There are other exemplary projects of this kind, however the likelihood is that in the next few years the focus will be more on low cost, quick payback solutions and small to medium scale retrofits than on the kind of major long term spend to save projects as realisation values for surplus buildings are unlikely to support many major new build projects until the market recovers and the political risks associated with building “palaces for bureaucrats” will be considered too great by many authorities.

There are a number of incentives and financing schemes already in place for energy performance improvements and the funding landscape is developing from week to week. While the latest Salix funding window is now closed, this year will see the introduction of the Renewable Heat Incentive and in 2012 the Green Deal financing scheme for energy efficient boilers and insulation in both domestic and commercial buildings. The London Development Agency’s Re Fit Pilot has invested £7m in 42 public sector buildings, generating £1m per annum energy savings and it has also established the £100m London Green Fund to invest in waste and decentralised energy projects.

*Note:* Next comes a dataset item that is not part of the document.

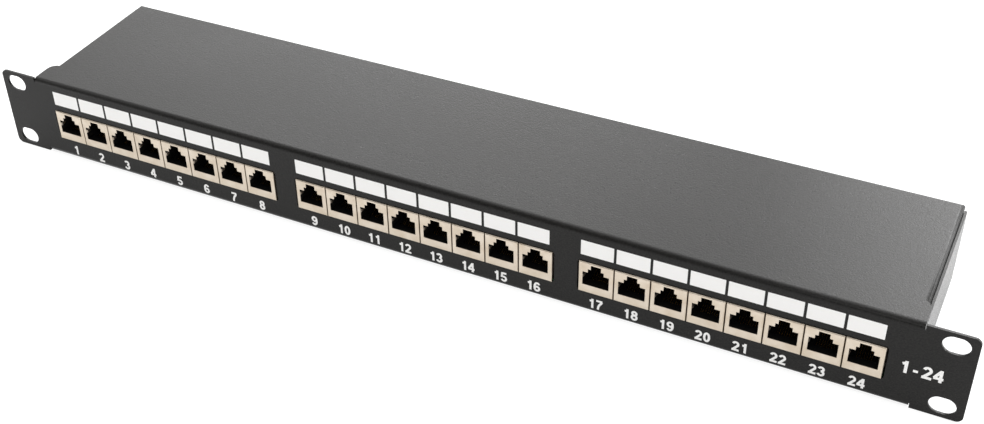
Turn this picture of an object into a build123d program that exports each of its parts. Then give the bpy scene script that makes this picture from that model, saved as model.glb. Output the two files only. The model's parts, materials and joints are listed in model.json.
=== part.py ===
"""A 19-inch, one-unit patch panel with 24 shielded eight-way sockets in three groups of eight.

Millimetres. The origin is the centre of the rack slot pattern, on the rear face of the ears, where the
panel meets the rack. +X runs to the right across the front, +Y runs back into the rack and +Z is up.
"""

from build123d import *
import os
from math import cos, radians, sin

# ---- Rack front -----------------------------------------------------------------------------------
PANEL_W = 482.6
PANEL_H = 44.0
SHEET_T = 1.2
EAR_CORNER_R = 3.0
SLOT_PITCH_X = 465.1
SLOT_PITCH_Z = 31.75
SLOT_L = 11.0
SLOT_W = 8.5
FLANGE_W = 440.0
FLANGE_D = 15.2
FLANGE_CORNER_R = 5.0
BEND_R = 2.5
BEND_RELIEF = 0.3

# ---- Case behind the front ------------------------------------------------------------------------
CASE_D = 84.4
CASE_BEND_R = 2.0
COVER_FIT = 0.1
TRAY_FRONT_GAP = 0.3
COVER_FRONT_GAP = 2.0
COVER_SIDE_DROP = 5.0
COVER_REAR_DROP = 12.8
CORNER_SLIT = 1.0
TAB_W = 14.0
TAB_FOOT_GAP = 3.0
TAB_TOP_GAP = 0.5

# ---- Sockets --------------------------------------------------------------------------------------
GROUPS = 3
JACKS_PER_GROUP = 8
GROUP_PITCH = 143.4
GROUP_SHIFT = -1.0
JACK_PITCH = 16.42
JACK_W = 16.0
JACK_H = 16.5
JACK_D = 17.0
JACK_PROUD = 0.65
JACK_CENTRE_Z = -2.6
JACK_EDGE_R = 0.5
SHIELD_T = 0.3
SHIELD_FIT = 0.05
WINDOW_GAP = 0.3
WINDOW_END_GAP = 0.8
WINDOW_R = 1.5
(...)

The relative energy performance of property will be an important decision factor in which assets to rationalise. While DECs provide a good snapshot of energy performance, technology enabled sustainability is where the market is heading and energy and carbon management software platforms for larger portfolios are available which can reduce time and cost of managing environmental data, assist with compliance and reporting, and help to verify the returns on investment for specific environmental initiatives.

To make properly informed decisions about the scope and timing of projects to improve energy performance, asset managers will need to become better informed on where the regulatory environment is heading, the real time energy performance of the buildings in their portfolios and how they can take full advantage of new funding options as the market continues to develop.